-- RAW DATA --
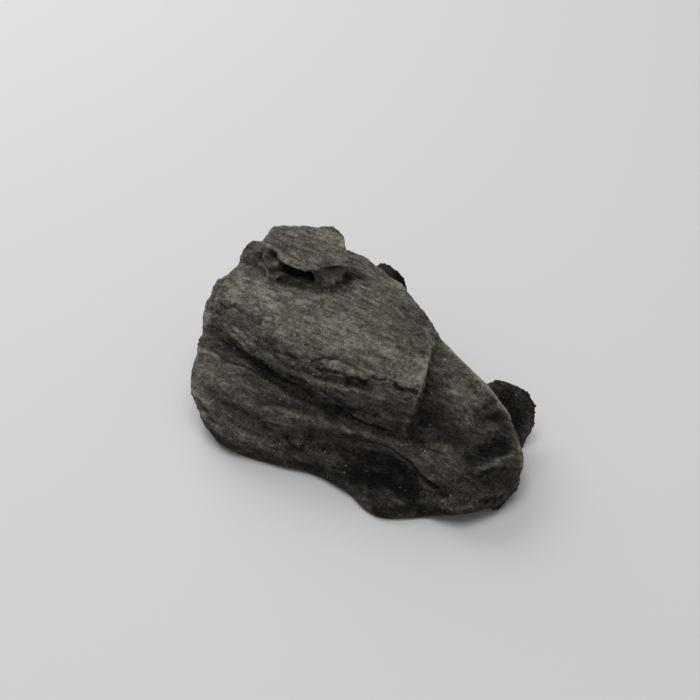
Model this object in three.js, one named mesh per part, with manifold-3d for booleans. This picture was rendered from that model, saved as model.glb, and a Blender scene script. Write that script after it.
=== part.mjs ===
// A hand-sized piece of dark, fine-grained foliated rock, resting on a flat parting face.
// Its long axis lies along X, the rounded nose at +X. A worn top sheet drapes over the core
// and has broken off short of the nose, and a small two-layered flake stands on the sheet's
// high end. A blacker bed sticks out in blocks below the back rim. The stone is one solid.
// Millimetres, +Z up.

import * as THREE from "three";
import { ConvexGeometry } from "three/addons/geometries/ConvexGeometry.js";
import { LoftGeometry } from "three/addons/geometries/LoftGeometry.js";
import { mergeVertices } from "three/addons/utils/BufferGeometryUtils.js";
import Module from "manifold-3d";

const wasm = await Module();
wasm.setup();

// ---- Driving dimensions ----------------------------------------------------------------

const sheetEdge = 2.5; // thickness of the top sheet where its rim shows
const coreSections = 50;
const sheetSections = 34;
const coreInset = 0.01; // share of the core's length taken up by the dome of its blunt end
const bluntDome = 4; // depth of that dome
const noseDome = 2; // and of the dome at the nose
const sheetDome = 0.8; // and at both ends of the sheet
const frontSteps = 3; // spline steps between two lines in front and on top
const backSteps = 2; // and behind

// The ribs along the foliation: how each one runs, and its height.
const ribs = [
  { wave: new THREE.Vector3(0.05, -0.5, 1.9), height: 0.22 },
  { wave: new THREE.Vector3(0.35, 1.1, -0.8), height: 0.13 },
];
const ribPush = new THREE.Vector3(0, -0.4, 0.8);

const towardsNose = new THREE.Vector3(0.84, 0.54, 0); // the way both ends of the stone face
const domeParts = [0.25, 0.5, 0.75, 1];
const flakeMiddle = [-30, 12]; // the flake's plates tilt about this point
const groundWidth = 200; // the block that cuts the resting face
const groundDepth = 20;

// ---- Lines of the core -----------------------------------------------------------------
// Each runs along the stone, from its blunt end to its nose. They go round it from the back
// of the base, up the back wall, over the top and down the front.

const backUnder = [[-46, 6, -3], [-26, 25, -3], [-3, 22, -3], [20, 13, -3], [46, -1, -3]];
const backBase = [[-50, 8, 2], [-40, 22, 1], [-26, 31, 1], [-14, 32, 1], [-3, 27, 1], [8, 24, 1],
  [20, 17, 1], [31, 13, 2], [40, 9, 3], [48, 1, 2]];
const bedFace = [[-53, 7, 9], [-47, 19, 9], [-40, 28, 9], [-27, 34, 10], [-15, 36, 10], [-4, 30, 8],
  [7, 27, 8], [20, 20, 7], [31, 17, 8], [40, 14, 7], [49, 3, 6]];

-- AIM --
Your task is to quote the lines above, beginning with the first and ending with the one that holds "Millimetres, +Z up.".

-- FULL OUTPUT --
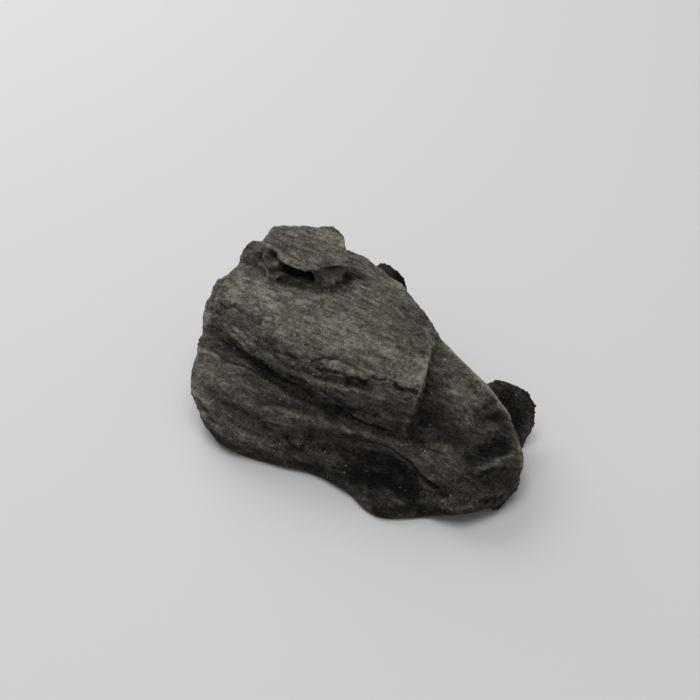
Model this object in three.js, one named mesh per part, with manifold-3d for booleans. This picture was rendered from that model, saved as model.glb, and a Blender scene script. Write that script after it.
=== part.mjs ===
// A hand-sized piece of dark, fine-grained foliated rock, resting on a flat parting face.
// Its long axis lies along X, the rounded nose at +X. A worn top sheet drapes over the core
// and has broken off short of the nose, and a small two-layered flake stands on the sheet's
// high end. A blacker bed sticks out in blocks below the back rim. The stone is one solid.
// Millimetres, +Z up.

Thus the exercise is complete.